Mina Loy's "Feminist Manifesto" and her other similar non-poetry of the time period beautifully demonstrate her perspective, as a woman, on Futurism. Futurism was a Modernist movement which blatantly rejected society's propensity to turn to the past to solve its problems. Instead they believed that every great thinker or artist has a shelf life which must be enforced. They also detested museums, archives, and libraries as contrary to their purpose. Futurists are known for writing uber-modern poetry which includes unusual punctuation, word associations, and political content. In her non-fictional writing, Mina Loy carries on the Futurist tradition, but she overtly criticizes the Futurists -- with whom she later broke completely -- for their obvious gender bias. She uses her artistic voice to draw attention to feminism in the U.S.
Her "Feminist Manifesto" is structured iconoclastically. She is known for her bizarre printing and punctuation. In this case and in many of her other works published in the Lost Lunar Baedecker, she uses larger font sizes in bold to emphasize specific words or phrases. Conflict is a huge part of her writing, one which she often emphasizes by spacing words oddly. She'll leave large spaces between two words of a sentence, right in the middle of a paragraph. According to her formatting theory, Loy believes that an author should be able to communicate much more than the blank words on a page.

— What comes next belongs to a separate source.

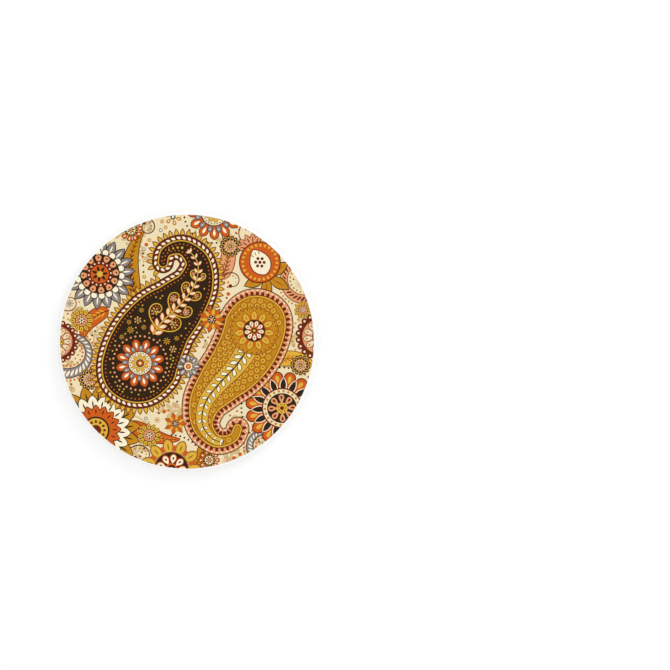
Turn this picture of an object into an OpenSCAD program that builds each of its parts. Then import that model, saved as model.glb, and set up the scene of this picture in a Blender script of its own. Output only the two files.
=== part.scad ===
// Round drink coaster: a pressed ceramic disc with a white coating over its face,
// shoulder and side, a printed layer on the face, and a cork pad that a film of
// adhesive holds to the underside. Sizes are in millimetres. The origin is the centre
// of the cork's resting face, and +Z points up through the printed face.

/* [Ceramic disc] */
// Outside diameter of the finished disc, over the coating
disc_d = 100; // [80:0.5:125]
// Thickness of the bare ceramic
ceramic_t = 5.5; // [4:0.1:9]
// Radius of the finished shoulder round the top face
shoulder_r = 1.2; // [0.6:0.1:2]
// Radius of the edge round the ceramic's underside
heel_r = 0.7; // [0.3:0.1:1.2]

/* [White coating] */
// Thickness of the coating
coating_t = 0.15; // [0.08:0.01:0.4]
// Height of bare ceramic left between the underside and the coating's lower edge
coating_stop = 1.5; // [1.2:0.1:1.9]

/* [Printed layer] */
// Thickness of the printed layer
print_t = 0.1; // [0.04:0.01:0.2]
// White margin between the print's edge and the start of the shoulder
print_margin = 0.05; // [0.05:0.05:6]

/* [Cork pad] */
// Thickness of the cork
cork_t = 1.6; // [1:0.1:4]
// Width of the bare ring of ceramic that shows round the cork
cork_ring = 4.5; // [2:0.1:12]
// Bevel that the cutting die leaves round the cork's resting face
cork_bevel = 0.2; // [0.1:0.05:0.5]

/* [Adhesive] */
// Thickness of the film between cork and ceramic
adhesive_t = 0.15; // [0.05:0.01:0.4]
// Distance that the film stops short of the cork's edge
adhesive_setback = 0.6; // [0.2:0.1:4]

/* [Hidden] */

// Colours of the finished pieces
CERAMIC_CREAM = "#FBF3E7";
COATING_WHITE = "#FCFCFA";
PRINT_OCHRE = "#AA8150";
FILM_AMBER = "#E9DFC4";
CORK_TAN = "#D19360";

$fn = 180;
// Facets of a small arc in a profile
ARC_FN = 48;
// How far the waste of a corner reaches past the outline that it is cut from
cut_over = 1;

// Sizes that follow from the ones above
ceramic_d = disc_d - 2 * coating_t;
ceramic_shoulder_r = shoulder_r - coating_t;
print_d = disc_d - 2 * (shoulder_r + print_margin);
cork_d = disc_d - 2 * cork_ring;
adhesive_d = cork_d - 2 * adhesive_setback;

// Heights of the faces, from the table up
adhesive_z = cork_t;
ceramic_z = adhesive_z + adhesive_t;
coating_top_z = ceramic_z + ceramic_t + coating_t;
print_top_z = coating_top_z + print_t;

echo(total_height = print_top_z, print_d = print_d, cork_d = cork_d, ceramic_d = ceramic_d);

// What a rounding of radius r takes off a square corner at the origin, the square
// lying in the quadrant where x and y are negative
module corner_waste(r) {
    translate([-r, -r])
        difference() {
            square([r + cut_over, r + cut_over]);
            circle(r, $fn = ARC_FN);
        }
}

// What a bevel of width b takes off the same corner
module bevel_waste(b) {
    polygon([[-b, cut_over], [-b, 0], [0, -b], [cut_over, -b], [cut_over, cut_over]]);
}

// Half section of a disc of diameter d and thickness t that stands on y = 0, with its
// top edge rounded to r_top
module disc_section(d, t, r_top) {
    difference() {
        square([d / 2, t]);
        translate([d / 2, t]) corner_waste(r_top);
    }
}

// Half section of the bare ceramic, with its heel rounded too
module ceramic_section() {
    difference() {
        disc_section(ceramic_d, ceramic_t, ceramic_shoulder_r);
        translate([ceramic_d / 2, 0]) mirror([0, 1]) corner_waste(heel_r);
    }
}

// Half section of the coating: the finished outline less the bare ceramic's, kept
// above the height where the coating stops
module coating_section() {
    skirt_h = ceramic_t - coating_stop + coating_t;
    translate([0, coating_stop])
        difference() {
            disc_section(disc_d, skirt_h, shoulder_r);
            disc_section(ceramic_d, skirt_h - coating_t, ceramic_shoulder_r);
        }
}

// The pressed ceramic disc, which gives the coaster its weight and stiffness
module ceramic_disc() {
    color(CERAMIC_CREAM)
        translate([0, 0, ceramic_z])
            rotate_extrude()
                ceramic_section();
}

// The white coating, which wraps the face, the shoulder and most of the side
module white_coating() {
    color(COATING_WHITE)
        translate([0, 0, ceramic_z])
            rotate_extrude()
                coating_section();
}

// The printed layer, which covers the flat of the face up to the shoulder
module printed_layer() {
    color(PRINT_OCHRE)
        translate([0, 0, coating_top_z])
            cylinder(d = print_d, h = print_t);
}

// The film of adhesive, hidden between the cork and the ceramic
module adhesive_film() {
    color(FILM_AMBER)
        translate([0, 0, adhesive_z])
            cylinder(d = adhesive_d, h = adhesive_t);
}

// The die-cut cork pad, with a bevel round the face that rests on the table
module cork_pad() {
    color(CORK_TAN)
        rotate_extrude()
            difference() {
                square([cork_d / 2, cork_t]);
                translate([cork_d / 2, 0]) mirror([0, 1]) bevel_waste(cork_bevel);
            }
}

ceramic_disc();
white_coating();
printed_layer();
adhesive_film();
cork_pad();
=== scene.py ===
"""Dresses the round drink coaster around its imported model.

The coaster is a pressed ceramic disc with a white coating, a printed face and a cork pad. The print
is an all-over pattern of traditional curled drops, rosettes, fruits and tendrils, laid out here in
millimetres as flat inks, one over another, and merged into one thin sheet.
"""

import logging
import math
from dataclasses import dataclass, field, replace
from enum import Enum
from functools import cached_property
from typing import Any

import bpy
import numpy as np
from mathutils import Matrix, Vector
from mathutils.geometry import delaunay_2d_cdt


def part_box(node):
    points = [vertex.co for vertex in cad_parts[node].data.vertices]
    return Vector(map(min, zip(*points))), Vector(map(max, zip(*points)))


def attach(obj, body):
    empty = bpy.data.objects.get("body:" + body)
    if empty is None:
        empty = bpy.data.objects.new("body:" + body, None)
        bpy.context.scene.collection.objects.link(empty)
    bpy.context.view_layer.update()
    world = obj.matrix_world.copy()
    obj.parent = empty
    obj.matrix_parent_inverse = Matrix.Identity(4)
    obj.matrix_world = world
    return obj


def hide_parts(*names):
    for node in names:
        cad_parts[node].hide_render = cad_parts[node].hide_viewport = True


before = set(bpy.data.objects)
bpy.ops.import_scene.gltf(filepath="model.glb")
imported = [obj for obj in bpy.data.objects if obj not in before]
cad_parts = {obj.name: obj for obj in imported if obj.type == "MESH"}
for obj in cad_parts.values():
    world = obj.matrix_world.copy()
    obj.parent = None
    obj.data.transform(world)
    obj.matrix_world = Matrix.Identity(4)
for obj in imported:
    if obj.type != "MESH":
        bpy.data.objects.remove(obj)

bpy.context.view_layer.update()
BODY = "root"
MM = 0.001
FULL_TURN = 2 * math.pi
DISC_POINTS = (9, 96)
DISC_POINTS_PER_MM = 7
CURL_POINTS = 24
CURL_POINTS_PER_MM = 2

log = logging.getLogger("coaster")
Colour = tuple[float, float, float, float]
Outline = np.ndarray
Petal = tuple[float, float, float, float, float]
Point = tuple[float, float] | np.ndarray
Corners = list[tuple[float, float, float]]
Socket = bpy.types.NodeSocket
Sockets = tuple[Socket, ...]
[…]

In her "Feminist Manifesto" Loy writes about the tradition of oppression of women in the United States. She dwells upon what she calls the "myth of virginity" which basically explains how women are expected to be chaste virgins but still in order to marry a man and provide for themselves they must first dish out large dowries and serve men whose interests are in contrast to their own. Women's chastity is treated as their only commercial value. Loy urges women to stand up for themselves by intentionally choosing when to lose their virginity -- before having a husband. This may lower the woman's immediate expectation of marriage, but she will now be able to concern herself only with matters of how to provide for herself and only with men who will treat her as an autonomous being.